- **Short problem**: Copy each entry as it stands, leaving nothing out.
══ Extracted data ══
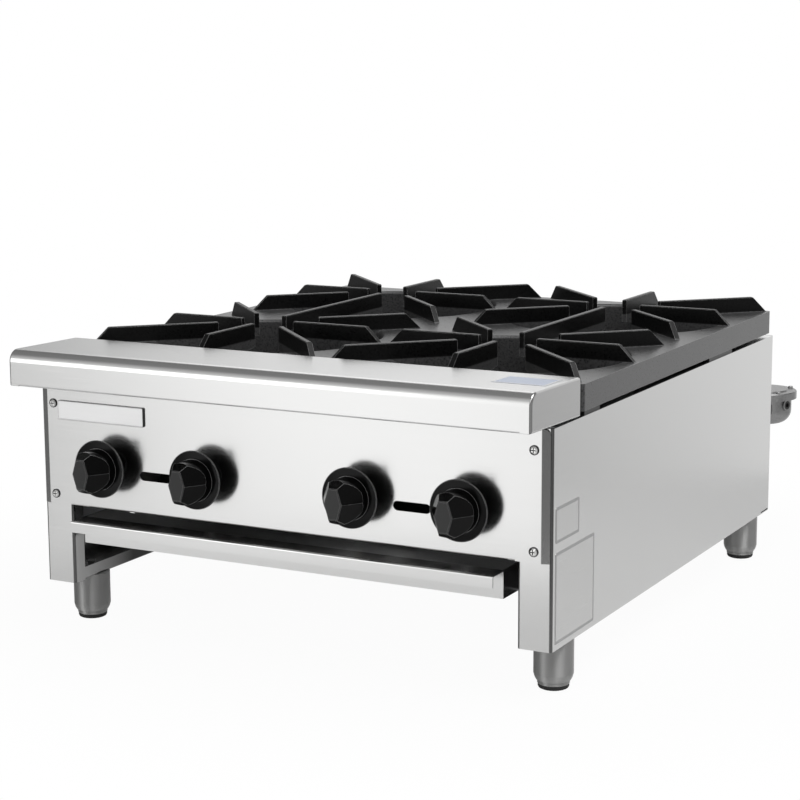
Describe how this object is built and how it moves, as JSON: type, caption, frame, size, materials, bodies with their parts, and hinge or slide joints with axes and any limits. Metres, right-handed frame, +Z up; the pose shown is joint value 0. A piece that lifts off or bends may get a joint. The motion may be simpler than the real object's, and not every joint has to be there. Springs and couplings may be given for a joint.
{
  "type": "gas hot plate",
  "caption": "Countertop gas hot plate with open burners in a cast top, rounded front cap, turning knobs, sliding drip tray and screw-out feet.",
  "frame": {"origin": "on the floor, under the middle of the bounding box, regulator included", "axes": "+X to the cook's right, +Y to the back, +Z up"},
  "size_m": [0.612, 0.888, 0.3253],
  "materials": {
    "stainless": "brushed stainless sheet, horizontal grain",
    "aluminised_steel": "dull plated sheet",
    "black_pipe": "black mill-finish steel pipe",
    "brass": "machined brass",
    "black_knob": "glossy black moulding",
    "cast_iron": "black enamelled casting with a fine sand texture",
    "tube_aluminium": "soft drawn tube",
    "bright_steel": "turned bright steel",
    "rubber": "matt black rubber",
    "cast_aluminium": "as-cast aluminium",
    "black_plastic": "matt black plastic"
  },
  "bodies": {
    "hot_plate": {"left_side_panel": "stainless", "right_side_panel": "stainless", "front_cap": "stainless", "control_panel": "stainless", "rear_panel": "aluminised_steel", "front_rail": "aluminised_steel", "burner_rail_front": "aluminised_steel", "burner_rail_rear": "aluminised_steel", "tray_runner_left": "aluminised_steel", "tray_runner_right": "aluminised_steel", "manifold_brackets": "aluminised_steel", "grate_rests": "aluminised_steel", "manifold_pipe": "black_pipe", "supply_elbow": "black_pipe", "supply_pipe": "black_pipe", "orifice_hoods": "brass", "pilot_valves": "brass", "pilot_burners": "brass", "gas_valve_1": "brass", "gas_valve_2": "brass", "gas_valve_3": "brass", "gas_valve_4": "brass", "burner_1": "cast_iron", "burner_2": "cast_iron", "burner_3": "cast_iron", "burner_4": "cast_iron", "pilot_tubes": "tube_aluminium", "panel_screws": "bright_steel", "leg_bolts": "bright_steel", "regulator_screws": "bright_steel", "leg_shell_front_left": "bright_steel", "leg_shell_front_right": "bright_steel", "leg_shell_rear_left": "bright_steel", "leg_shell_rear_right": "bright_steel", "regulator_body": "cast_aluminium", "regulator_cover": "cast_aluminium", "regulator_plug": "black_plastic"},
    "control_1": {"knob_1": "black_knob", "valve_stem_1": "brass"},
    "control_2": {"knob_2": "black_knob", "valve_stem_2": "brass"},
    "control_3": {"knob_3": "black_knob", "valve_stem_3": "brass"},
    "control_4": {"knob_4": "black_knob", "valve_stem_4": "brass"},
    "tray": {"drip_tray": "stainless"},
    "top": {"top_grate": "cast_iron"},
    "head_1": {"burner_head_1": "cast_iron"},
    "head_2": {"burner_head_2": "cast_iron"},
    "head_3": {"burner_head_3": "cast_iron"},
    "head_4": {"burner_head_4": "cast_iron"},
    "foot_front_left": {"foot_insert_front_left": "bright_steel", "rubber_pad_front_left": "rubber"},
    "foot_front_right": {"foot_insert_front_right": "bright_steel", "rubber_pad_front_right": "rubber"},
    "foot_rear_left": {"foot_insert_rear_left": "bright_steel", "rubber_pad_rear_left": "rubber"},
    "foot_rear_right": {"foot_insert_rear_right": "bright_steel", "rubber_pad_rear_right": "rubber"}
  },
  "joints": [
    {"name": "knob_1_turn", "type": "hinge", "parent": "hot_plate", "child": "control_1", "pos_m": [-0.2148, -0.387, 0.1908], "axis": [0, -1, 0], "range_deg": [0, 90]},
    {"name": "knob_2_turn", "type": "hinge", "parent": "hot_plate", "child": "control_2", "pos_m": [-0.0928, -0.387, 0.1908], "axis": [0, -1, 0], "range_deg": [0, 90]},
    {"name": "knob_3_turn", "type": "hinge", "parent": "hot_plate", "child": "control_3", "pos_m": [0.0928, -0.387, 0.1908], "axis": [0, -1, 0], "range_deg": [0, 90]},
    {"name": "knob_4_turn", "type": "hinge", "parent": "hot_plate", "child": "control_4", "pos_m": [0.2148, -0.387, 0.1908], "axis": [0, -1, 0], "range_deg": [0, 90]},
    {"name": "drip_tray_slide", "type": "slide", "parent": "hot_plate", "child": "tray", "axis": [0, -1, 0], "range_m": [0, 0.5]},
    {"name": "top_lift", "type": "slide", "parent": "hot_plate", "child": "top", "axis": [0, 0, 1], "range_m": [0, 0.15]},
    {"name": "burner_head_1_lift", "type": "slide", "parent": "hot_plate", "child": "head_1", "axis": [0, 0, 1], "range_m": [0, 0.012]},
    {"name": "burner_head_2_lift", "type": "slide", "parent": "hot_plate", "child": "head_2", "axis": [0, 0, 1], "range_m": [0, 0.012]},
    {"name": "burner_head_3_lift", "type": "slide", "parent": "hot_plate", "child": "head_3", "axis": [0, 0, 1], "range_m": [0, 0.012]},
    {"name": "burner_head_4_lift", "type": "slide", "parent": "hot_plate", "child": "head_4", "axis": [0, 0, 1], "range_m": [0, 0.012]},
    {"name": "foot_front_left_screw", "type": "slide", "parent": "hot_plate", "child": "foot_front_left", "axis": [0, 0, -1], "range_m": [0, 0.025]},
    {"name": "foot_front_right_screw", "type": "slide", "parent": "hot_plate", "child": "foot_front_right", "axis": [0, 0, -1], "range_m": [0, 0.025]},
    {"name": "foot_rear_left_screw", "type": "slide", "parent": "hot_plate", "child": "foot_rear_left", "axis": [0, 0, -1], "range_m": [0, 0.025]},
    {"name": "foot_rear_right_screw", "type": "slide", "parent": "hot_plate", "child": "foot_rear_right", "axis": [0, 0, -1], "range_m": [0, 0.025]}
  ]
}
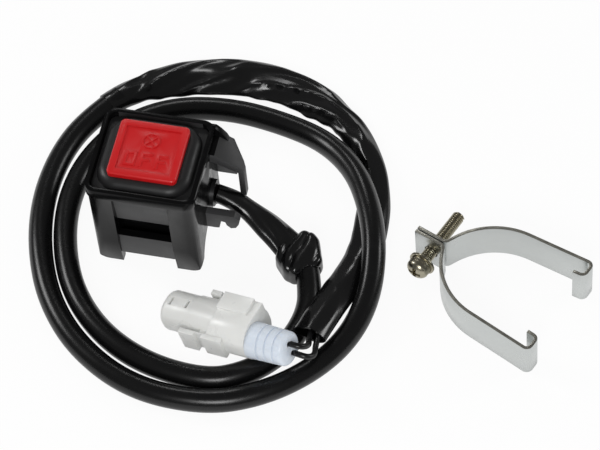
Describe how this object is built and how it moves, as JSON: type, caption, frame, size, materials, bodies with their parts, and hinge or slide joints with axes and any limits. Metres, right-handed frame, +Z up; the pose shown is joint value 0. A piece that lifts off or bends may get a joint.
═══
- **Solved problem**:
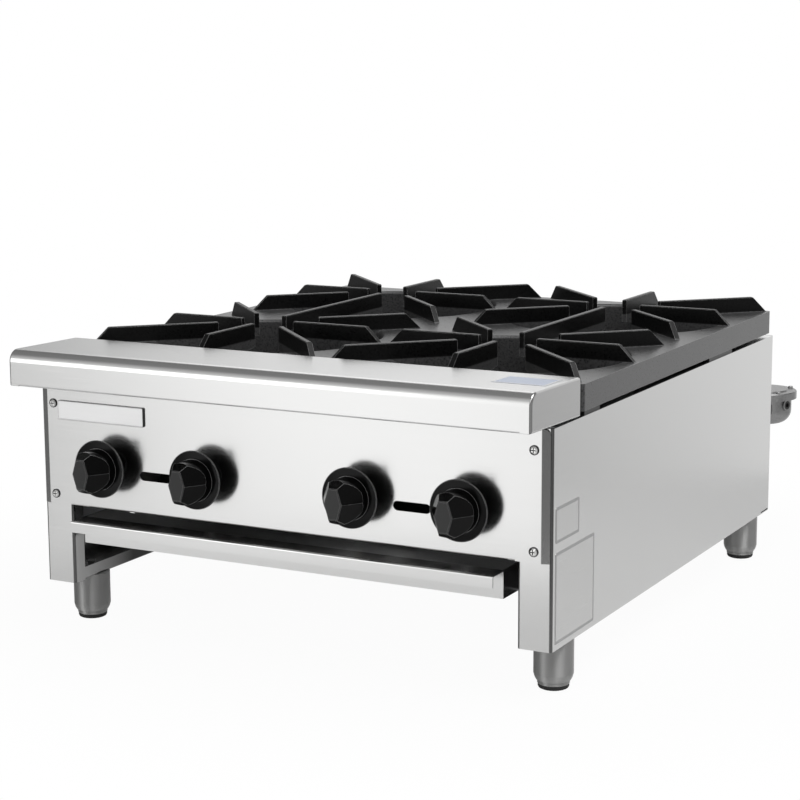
Describe how this object is built and how it moves, as JSON: type, caption, frame, size, materials, bodies with their parts, and hinge or slide joints with axes and any limits. Metres, right-handed frame, +Z up; the pose shown is joint value 0. A piece that lifts off or bends may get a joint. The motion may be simpler than the real object's, and not every joint has to be there. Springs and couplings may be given for a joint.
{
  "type": "gas hot plate",
  "caption": "Countertop gas hot plate with open burners in a cast top, rounded front cap, turning knobs, sliding drip tray and screw-out feet.",
  "frame": {"origin": "on the floor, under the middle of the bounding box, regulator included", "axes": "+X to the cook's right, +Y to the back, +Z up"},
  "size_m": [0.612, 0.888, 0.3253],
  "materials": {
    "stainless": "brushed stainless sheet, horizontal grain",
    "aluminised_steel": "dull plated sheet",
    "black_pipe": "black mill-finish steel pipe",
    "brass": "machined brass",
    "black_knob": "glossy black moulding",
    "cast_iron": "black enamelled casting with a fine sand texture",
    "tube_aluminium": "soft drawn tube",
    "bright_steel": "turned bright steel",
    "rubber": "matt black rubber",
    "cast_aluminium": "as-cast aluminium",
    "black_plastic": "matt black plastic"
  },
  "bodies": {
    "hot_plate": {"left_side_panel": "stainless", "right_side_panel": "stainless", "front_cap": "stainless", "control_panel": "stainless", "rear_panel": "aluminised_steel", "front_rail": "aluminised_steel", "burner_rail_front": "aluminised_steel", "burner_rail_rear": "aluminised_steel", "tray_runner_left": "aluminised_steel", "tray_runner_right": "aluminised_steel", "manifold_brackets": "aluminised_steel", "grate_rests": "aluminised_steel", "manifold_pipe": "black_pipe", "supply_elbow": "black_pipe", "supply_pipe": "black_pipe", "orifice_hoods": "brass", "pilot_valves": "brass", "pilot_burners": "brass", "gas_valve_1": "brass", "gas_valve_2": "brass", "gas_valve_3": "brass", "gas_valve_4": "brass", "burner_1": "cast_iron", "burner_2": "cast_iron", "burner_3": "cast_iron", "burner_4": "cast_iron", "pilot_tubes": "tube_aluminium", "panel_screws": "bright_steel", "leg_bolts": "bright_steel", "regulator_screws": "bright_steel", "leg_shell_front_left": "bright_steel", "leg_shell_front_right": "bright_steel", "leg_shell_rear_left": "bright_steel", "leg_shell_rear_right": "bright_steel", "regulator_body": "cast_aluminium", "regulator_cover": "cast_aluminium", "regulator_plug": "black_plastic"},
    "control_1": {"knob_1": "black_knob", "valve_stem_1": "brass"},
    "control_2": {"knob_2": "black_knob", "valve_stem_2": "brass"},
    "control_3": {"knob_3": "black_knob", "valve_stem_3": "brass"},
    "control_4": {"knob_4": "black_knob", "valve_stem_4": "brass"},
    "tray": {"drip_tray": "stainless"},
    "top": {"top_grate": "cast_iron"},
    "head_1": {"burner_head_1": "cast_iron"},
    "head_2": {"burner_head_2": "cast_iron"},
    "head_3": {"burner_head_3": "cast_iron"},
    "head_4": {"burner_head_4": "cast_iron"},
    "foot_front_left": {"foot_insert_front_left": "bright_steel", "rubber_pad_front_left": "rubber"},
    "foot_front_right": {"foot_insert_front_right": "bright_steel", "rubber_pad_front_right": "rubber"},
    "foot_rear_left": {"foot_insert_rear_left": "bright_steel", "rubber_pad_rear_left": "rubber"},
    "foot_rear_right": {"foot_insert_rear_right": "bright_steel", "rubber_pad_rear_right": "rubber"}
  },
  "joints": [
    {"name": "knob_1_turn", "type": "hinge", "parent": "hot_plate", "child": "control_1", "pos_m": [-0.2148, -0.387, 0.1908], "axis": [0, -1, 0], "range_deg": [0, 90]},
    {"name": "knob_2_turn", "type": "hinge", "parent": "hot_plate", "child": "control_2", "pos_m": [-0.0928, -0.387, 0.1908], "axis": [0, -1, 0], "range_deg": [0, 90]},
    {"name": "knob_3_turn", "type": "hinge", "parent": "hot_plate", "child": "control_3", "pos_m": [0.0928, -0.387, 0.1908], "axis": [0, -1, 0], "range_deg": [0, 90]},
    {"name": "knob_4_turn", "type": "hinge", "parent": "hot_plate", "child": "control_4", "pos_m": [0.2148, -0.387, 0.1908], "axis": [0, -1, 0], "range_deg": [0, 90]},
    {"name": "drip_tray_slide", "type": "slide", "parent": "hot_plate", "child": "tray", "axis": [0, -1, 0], "range_m": [0, 0.5]},
    {"name": "top_lift", "type": "slide", "parent": "hot_plate", "child": "top", "axis": [0, 0, 1], "range_m": [0, 0.15]},
    {"name": "burner_head_1_lift", "type": "slide", "parent": "hot_plate", "child": "head_1", "axis": [0, 0, 1], "range_m": [0, 0.012]},
    {"name": "burner_head_2_lift", "type": "slide", "parent": "hot_plate", "child": "head_2", "axis": [0, 0, 1], "range_m": [0, 0.012]},
    {"name": "burner_head_3_lift", "type": "slide", "parent": "hot_plate", "child": "head_3", "axis": [0, 0, 1], "range_m": [0, 0.012]},
    {"name": "burner_head_4_lift", "type": "slide", "parent": "hot_plate", "child": "head_4", "axis": [0, 0, 1], "range_m": [0, 0.012]},
    {"name": "foot_front_left_screw", "type": "slide", "parent": "hot_plate", "child": "foot_front_left", "axis": [0, 0, -1], "range_m": [0, 0.025]},
    {"name": "foot_front_right_screw", "type": "slide", "parent": "hot_plate", "child": "foot_front_right", "axis": [0, 0, -1], "range_m": [0, 0.025]},
    {"name": "foot_rear_left_screw", "type": "slide", "parent": "hot_plate", "child": "foot_rear_left", "axis": [0, 0, -1], "range_m": [0, 0.025]},
    {"name": "foot_rear_right_screw", "type": "slide", "parent": "hot_plate", "child": "foot_rear_right", "axis": [0, 0, -1], "range_m": [0, 0.025]}
  ]
}
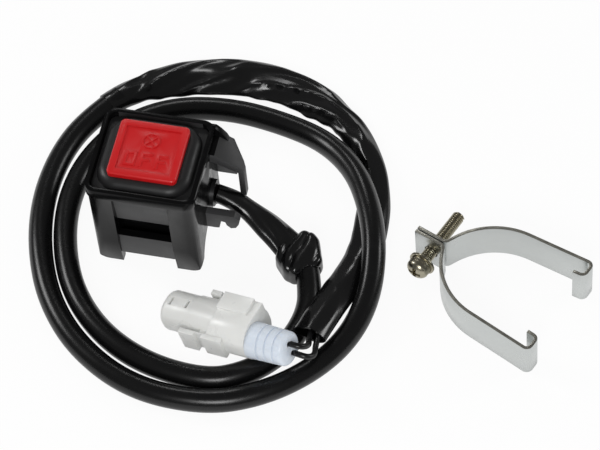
Describe how this object is built and how it moves, as JSON: type, caption, frame, size, materials, bodies with their parts, and hinge or slide joints with axes and any limits. Metres, right-handed frame, +Z up; the pose shown is joint value 0. A piece that lifts off or bends may get a joint.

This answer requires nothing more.